Forex Position Size Calculator

Forex Position Size Calculator: How to Use It

Position size refers to the number of units of a currency pair that you trade. Managing position size is crucial for risk management, as it helps to control how much of your account is at risk during a trade. A Forex position size calculator is a tool that helps traders determine how much capital to risk per trade based on their risk tolerance, account balance, and stop-loss levels. Here, we’ll explore the significance of using a position size calculator, how it works, and provide examples for clarity.

What Is a Forex Position Size Calculator?

A Forex position size calculator is an online tool or software that helps traders determine the optimal number of units (or lots) to trade while managing their risk. The goal is to ensure that the amount of risk on a single trade doesn’t jeopardize the entire trading account. It takes into account various factors, such as:

  • Account balance: The total amount of money in your trading account.
  • Risk percentage: The amount of your account balance you’re willing to risk on a single trade (usually expressed as a percentage).
  • Stop-loss level: The price level at which you’ll exit the trade to limit your loss.
  • Currency pair: The forex pair being traded (e.g., EUR/USD, GBP/JPY).
  • Position size: The number of units to trade.

Why Is Position Sizing Important in Forex Trading?

Proper position sizing is vital because it helps control risk. Trading without a position size calculator can lead to large, unpredictable losses that can wipe out a trading account. With a well-calculated position size, traders can:

  1. Manage Risk Effectively: By using a position size calculator, you can control how much of your account is at risk per trade.
  2. Maximize Profit Potential: Proper position sizing allows traders to take on higher rewards while limiting their risk.
  3. Maintain Consistency: Position size calculators help keep trading consistent by ensuring that each trade is placed with the same level of risk, regardless of the currency pair or market conditions.

How to Use a Forex Position Size Calculator

To use a Forex position size calculator, you’ll need the following details:

  1. Account Balance: Your total balance in the trading account.
  2. Risk Percentage: The percentage of your account balance you’re willing to risk on a single trade.
  3. Stop-Loss in Pips: The number of pips between your entry price and the stop-loss level.
  4. Currency Pair: The currency pair you’re trading (e.g., EUR/USD).
  5. Pip Value: The monetary value of each pip movement for the currency pair you’re trading.

Once you have these details, you can input them into the calculator to determine your position size.

Position Size Calculation Formula

The formula for calculating position size is as follows:

Position Size = (Account Balance × Risk Percentage) / (Stop Loss in Pips × Pip Value)

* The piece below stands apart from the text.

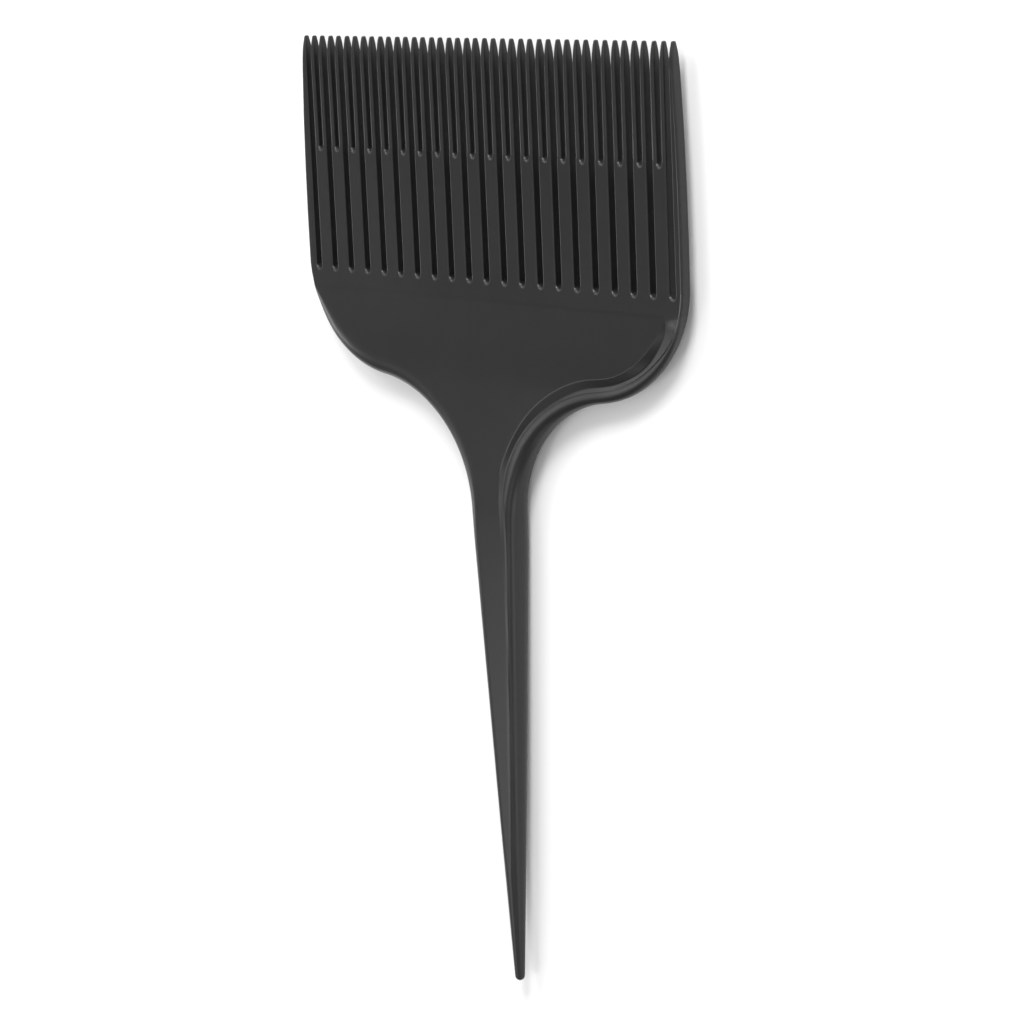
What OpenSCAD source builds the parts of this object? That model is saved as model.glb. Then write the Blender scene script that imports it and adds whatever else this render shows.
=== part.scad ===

  • Account Balance: Total balance of your trading account.
  • Risk Percentage: Percentage you’re willing to risk on each trade (e.g., 2% of your account balance).
  • Stop Loss in Pips: Distance between your entry price and the stop-loss price (in pips).
  • Pip Value: The monetary value of a single pip for the currency pair you’re trading.

Example 1: Basic Position Size Calculation

Let’s say you have the following details for a trade:

  • Account balance: $10,000
  • Risk percentage: 2% (0.02)
  • Stop-loss distance: 50 pips
  • Currency pair: EUR/USD
  • Pip value for EUR/USD: $10 per pip (standard lot)

Now, let’s apply the formula: Position Size = (10,000 × 0.02) / (50 × 10) = 0.4 lots

So, your position size should be 0.4 lots, meaning you would be trading 40,000 units of EUR/USD.

Example 2: Position Size with Different Currency Pair

Now, let’s take a different scenario with the GBP/JPY currency pair, where the pip value for a standard lot is different.

  • Account balance: $5,000
  • Risk percentage: 1% (0.01)
  • Stop-loss distance: 100 pips
  • Currency pair: GBP/JPY
  • Pip value for GBP/JPY: $9 per pip

Using the formula: Position Size = (5,000 × 0.01) / (100 × 9) = 0.0555 lots

So, your position size for GBP/JPY would be approximately 0.0555 lots, or 5,550 units of GBP/JPY.

Using an Online Forex Position Size Calculator

To make this process easier, many traders use online position size calculators. Here’s how you can use one:

  1. Enter your account balance: Type in the amount you have in your trading account.
  2. Risk Percentage: Input the percentage of your account you’re willing to risk on each trade.
  3. Stop-Loss Pips: Specify the number of pips you want to use as a stop-loss.
  4. Pip Value: Choose the currency pair you’re trading, or enter the pip value manually.
  5. Calculate: Press the “Calculate” button to determine your position size.

Conclusion

Using a Forex position size calculator is essential for proper risk management. It ensures that you never risk too much on a single trade and helps you make more informed, confident decisions. By understanding the mechanics of position sizing and using the calculator, you can improve your trading performance and preserve your capital in the long run. Whether you’re a beginner or an experienced trader, this tool is a valuable asset for successful forex trading.